Extracted records:
START

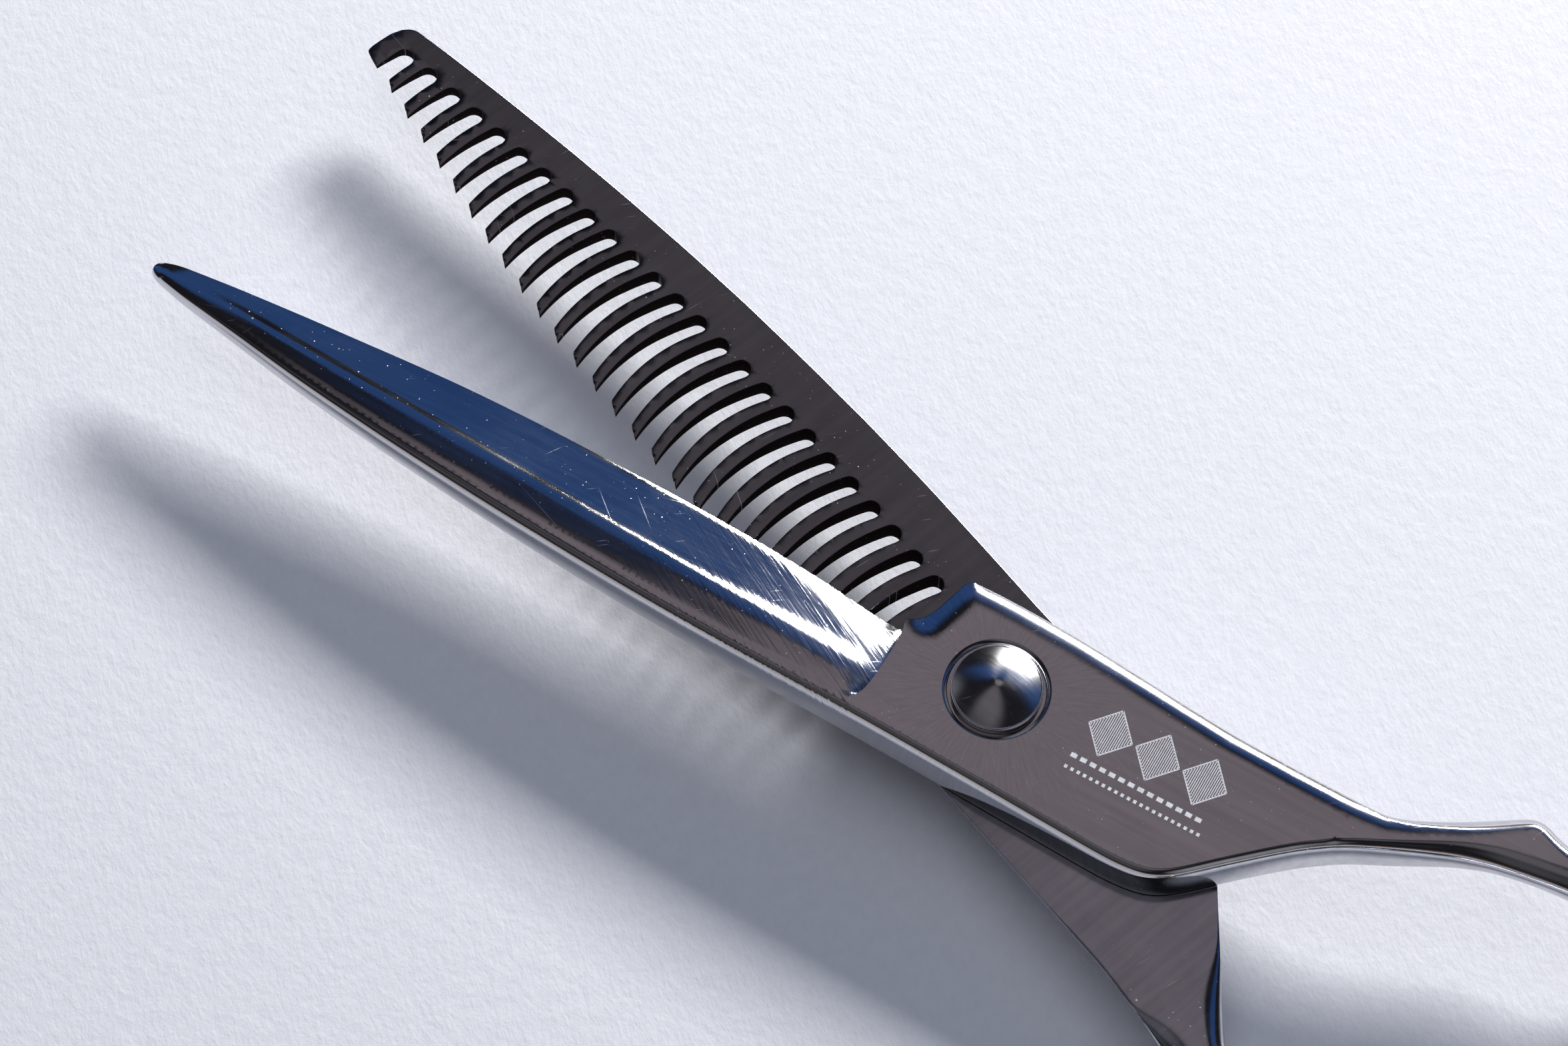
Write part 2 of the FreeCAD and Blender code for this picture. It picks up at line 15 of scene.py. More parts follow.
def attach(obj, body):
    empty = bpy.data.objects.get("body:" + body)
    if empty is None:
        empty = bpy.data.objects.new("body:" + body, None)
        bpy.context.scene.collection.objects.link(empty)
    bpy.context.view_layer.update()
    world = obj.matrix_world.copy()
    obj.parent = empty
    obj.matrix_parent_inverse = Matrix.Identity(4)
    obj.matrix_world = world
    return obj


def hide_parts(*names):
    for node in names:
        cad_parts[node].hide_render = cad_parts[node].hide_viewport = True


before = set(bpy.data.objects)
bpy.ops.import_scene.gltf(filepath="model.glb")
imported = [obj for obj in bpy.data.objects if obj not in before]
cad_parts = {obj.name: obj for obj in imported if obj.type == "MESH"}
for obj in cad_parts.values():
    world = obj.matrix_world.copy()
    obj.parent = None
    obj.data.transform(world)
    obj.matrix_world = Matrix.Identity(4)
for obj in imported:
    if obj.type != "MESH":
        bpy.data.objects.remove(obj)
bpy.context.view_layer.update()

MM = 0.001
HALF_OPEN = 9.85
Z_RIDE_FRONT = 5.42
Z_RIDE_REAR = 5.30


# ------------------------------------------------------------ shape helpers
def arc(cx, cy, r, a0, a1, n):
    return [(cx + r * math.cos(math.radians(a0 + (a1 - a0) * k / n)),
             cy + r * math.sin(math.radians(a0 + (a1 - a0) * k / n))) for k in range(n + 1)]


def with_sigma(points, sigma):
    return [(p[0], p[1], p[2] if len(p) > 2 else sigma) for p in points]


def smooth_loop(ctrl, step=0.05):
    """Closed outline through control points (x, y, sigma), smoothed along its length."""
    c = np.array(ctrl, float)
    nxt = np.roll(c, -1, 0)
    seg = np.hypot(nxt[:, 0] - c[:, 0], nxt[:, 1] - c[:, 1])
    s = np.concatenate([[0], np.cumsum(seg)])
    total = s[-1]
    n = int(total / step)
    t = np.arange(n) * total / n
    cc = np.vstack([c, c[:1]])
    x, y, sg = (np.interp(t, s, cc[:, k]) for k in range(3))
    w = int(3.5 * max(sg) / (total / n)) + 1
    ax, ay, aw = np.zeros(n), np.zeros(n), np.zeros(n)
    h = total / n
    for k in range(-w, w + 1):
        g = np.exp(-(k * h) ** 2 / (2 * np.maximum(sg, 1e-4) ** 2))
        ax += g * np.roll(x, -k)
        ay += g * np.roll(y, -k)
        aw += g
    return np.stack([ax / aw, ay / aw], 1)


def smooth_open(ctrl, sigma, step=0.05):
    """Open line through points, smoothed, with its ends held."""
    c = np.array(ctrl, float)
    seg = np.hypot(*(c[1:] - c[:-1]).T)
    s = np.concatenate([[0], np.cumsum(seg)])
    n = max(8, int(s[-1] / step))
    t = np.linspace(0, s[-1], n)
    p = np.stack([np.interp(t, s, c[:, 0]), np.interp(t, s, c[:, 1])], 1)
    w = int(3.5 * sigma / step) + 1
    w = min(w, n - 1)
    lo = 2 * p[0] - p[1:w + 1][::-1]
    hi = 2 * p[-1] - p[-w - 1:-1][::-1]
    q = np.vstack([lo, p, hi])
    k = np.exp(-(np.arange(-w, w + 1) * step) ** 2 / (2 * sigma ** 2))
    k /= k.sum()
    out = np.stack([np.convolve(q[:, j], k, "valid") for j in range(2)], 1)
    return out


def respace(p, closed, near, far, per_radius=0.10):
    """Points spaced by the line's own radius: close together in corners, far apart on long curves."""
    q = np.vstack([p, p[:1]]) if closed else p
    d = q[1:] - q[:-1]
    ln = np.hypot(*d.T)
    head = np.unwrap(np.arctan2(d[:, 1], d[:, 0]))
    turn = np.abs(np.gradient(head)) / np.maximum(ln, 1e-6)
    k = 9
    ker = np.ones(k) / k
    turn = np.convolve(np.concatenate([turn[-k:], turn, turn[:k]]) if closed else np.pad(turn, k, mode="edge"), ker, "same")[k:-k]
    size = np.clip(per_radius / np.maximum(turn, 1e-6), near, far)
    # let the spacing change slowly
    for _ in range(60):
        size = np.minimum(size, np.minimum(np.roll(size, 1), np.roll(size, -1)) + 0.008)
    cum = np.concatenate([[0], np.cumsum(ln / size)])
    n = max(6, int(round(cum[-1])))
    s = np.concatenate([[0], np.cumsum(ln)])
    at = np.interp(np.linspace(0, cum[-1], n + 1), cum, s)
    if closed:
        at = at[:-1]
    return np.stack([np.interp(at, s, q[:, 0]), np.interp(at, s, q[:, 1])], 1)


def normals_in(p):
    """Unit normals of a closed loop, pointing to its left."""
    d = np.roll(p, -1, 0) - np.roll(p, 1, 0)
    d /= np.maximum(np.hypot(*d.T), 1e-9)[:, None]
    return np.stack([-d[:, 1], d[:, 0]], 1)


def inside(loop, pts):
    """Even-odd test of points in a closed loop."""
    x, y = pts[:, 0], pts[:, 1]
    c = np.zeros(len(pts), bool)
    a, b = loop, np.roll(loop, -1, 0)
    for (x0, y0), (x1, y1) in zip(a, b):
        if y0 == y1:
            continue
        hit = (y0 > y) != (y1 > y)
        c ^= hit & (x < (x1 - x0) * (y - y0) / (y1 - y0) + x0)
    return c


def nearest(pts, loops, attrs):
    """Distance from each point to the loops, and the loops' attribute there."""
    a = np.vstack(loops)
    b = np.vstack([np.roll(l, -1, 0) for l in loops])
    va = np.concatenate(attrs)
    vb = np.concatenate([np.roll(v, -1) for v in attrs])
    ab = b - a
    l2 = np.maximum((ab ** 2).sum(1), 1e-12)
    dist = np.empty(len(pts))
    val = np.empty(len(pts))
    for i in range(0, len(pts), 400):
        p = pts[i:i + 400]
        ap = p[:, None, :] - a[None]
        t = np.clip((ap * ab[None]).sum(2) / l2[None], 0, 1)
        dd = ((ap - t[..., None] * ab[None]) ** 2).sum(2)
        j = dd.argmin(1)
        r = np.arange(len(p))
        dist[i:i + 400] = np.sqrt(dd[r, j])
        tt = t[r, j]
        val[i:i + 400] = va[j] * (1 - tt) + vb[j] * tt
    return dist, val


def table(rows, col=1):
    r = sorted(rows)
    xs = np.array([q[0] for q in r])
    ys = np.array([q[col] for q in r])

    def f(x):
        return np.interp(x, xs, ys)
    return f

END
START

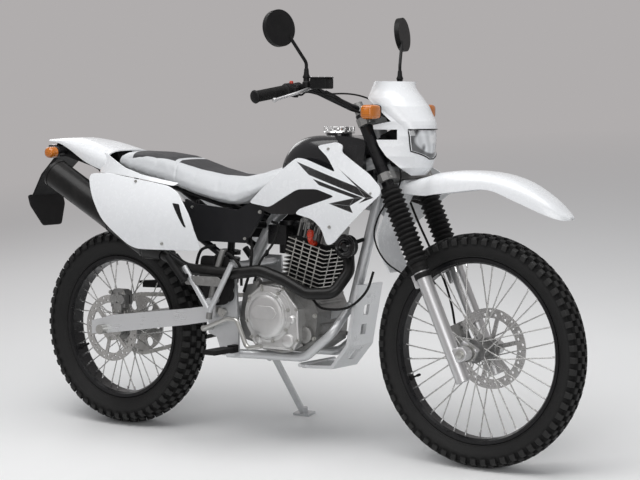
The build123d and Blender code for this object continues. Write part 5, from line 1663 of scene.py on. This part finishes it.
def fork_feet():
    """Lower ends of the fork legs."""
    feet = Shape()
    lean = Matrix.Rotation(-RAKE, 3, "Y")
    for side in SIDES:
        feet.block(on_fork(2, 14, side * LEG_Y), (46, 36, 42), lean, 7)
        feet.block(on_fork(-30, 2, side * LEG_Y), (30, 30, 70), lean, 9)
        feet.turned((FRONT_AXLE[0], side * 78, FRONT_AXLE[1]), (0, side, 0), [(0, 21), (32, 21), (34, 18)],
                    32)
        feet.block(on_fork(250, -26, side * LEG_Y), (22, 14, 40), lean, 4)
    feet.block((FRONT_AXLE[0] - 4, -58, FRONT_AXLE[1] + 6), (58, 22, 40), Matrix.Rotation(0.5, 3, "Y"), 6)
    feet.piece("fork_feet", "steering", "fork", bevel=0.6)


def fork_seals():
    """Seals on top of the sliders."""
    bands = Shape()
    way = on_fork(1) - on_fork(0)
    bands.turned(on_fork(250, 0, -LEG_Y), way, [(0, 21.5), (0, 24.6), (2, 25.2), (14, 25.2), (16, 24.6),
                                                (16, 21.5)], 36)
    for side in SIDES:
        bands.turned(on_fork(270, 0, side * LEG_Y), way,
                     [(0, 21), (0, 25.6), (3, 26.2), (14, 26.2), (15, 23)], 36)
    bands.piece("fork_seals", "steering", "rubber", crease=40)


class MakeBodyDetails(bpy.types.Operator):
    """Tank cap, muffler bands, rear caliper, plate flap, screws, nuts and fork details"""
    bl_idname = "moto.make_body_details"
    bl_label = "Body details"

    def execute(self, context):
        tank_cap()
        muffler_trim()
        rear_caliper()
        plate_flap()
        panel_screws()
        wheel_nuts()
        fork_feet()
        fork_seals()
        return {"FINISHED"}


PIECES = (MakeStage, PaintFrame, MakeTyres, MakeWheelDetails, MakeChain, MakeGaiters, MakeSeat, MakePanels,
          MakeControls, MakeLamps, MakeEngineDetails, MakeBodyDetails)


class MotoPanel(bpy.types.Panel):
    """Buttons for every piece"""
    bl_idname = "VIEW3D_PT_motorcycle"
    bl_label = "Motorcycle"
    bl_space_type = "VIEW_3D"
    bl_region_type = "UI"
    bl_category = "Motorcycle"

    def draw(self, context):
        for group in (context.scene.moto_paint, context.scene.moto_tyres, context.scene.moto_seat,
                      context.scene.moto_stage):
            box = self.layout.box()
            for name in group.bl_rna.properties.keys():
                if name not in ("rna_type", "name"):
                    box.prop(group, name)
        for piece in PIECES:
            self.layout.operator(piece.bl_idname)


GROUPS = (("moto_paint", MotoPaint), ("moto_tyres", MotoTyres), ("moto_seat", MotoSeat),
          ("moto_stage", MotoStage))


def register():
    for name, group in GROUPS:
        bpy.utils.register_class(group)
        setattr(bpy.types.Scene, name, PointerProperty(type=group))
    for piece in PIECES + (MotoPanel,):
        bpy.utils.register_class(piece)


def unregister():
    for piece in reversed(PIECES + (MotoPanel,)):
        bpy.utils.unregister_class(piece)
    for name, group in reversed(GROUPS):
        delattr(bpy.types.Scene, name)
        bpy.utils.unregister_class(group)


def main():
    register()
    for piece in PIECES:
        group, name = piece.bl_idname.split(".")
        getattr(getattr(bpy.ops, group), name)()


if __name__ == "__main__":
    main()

END

_Exercise details_. Within the material above, transcribe exactly the lines that run from the line holding "before = set(bpy.data.objects)" through the line holding "bpy.data.objects.remove(obj)".

_Response below_.
before = set(bpy.data.objects)
bpy.ops.import_scene.gltf(filepath="model.glb")
imported = [obj for obj in bpy.data.objects if obj not in before]
cad_parts = {obj.name: obj for obj in imported if obj.type == "MESH"}
for obj in cad_parts.values():
    world = obj.matrix_world.copy()
    obj.parent = None
    obj.data.transform(world)
    obj.matrix_world = Matrix.Identity(4)
for obj in imported:
    if obj.type != "MESH":
        bpy.data.objects.remove(obj)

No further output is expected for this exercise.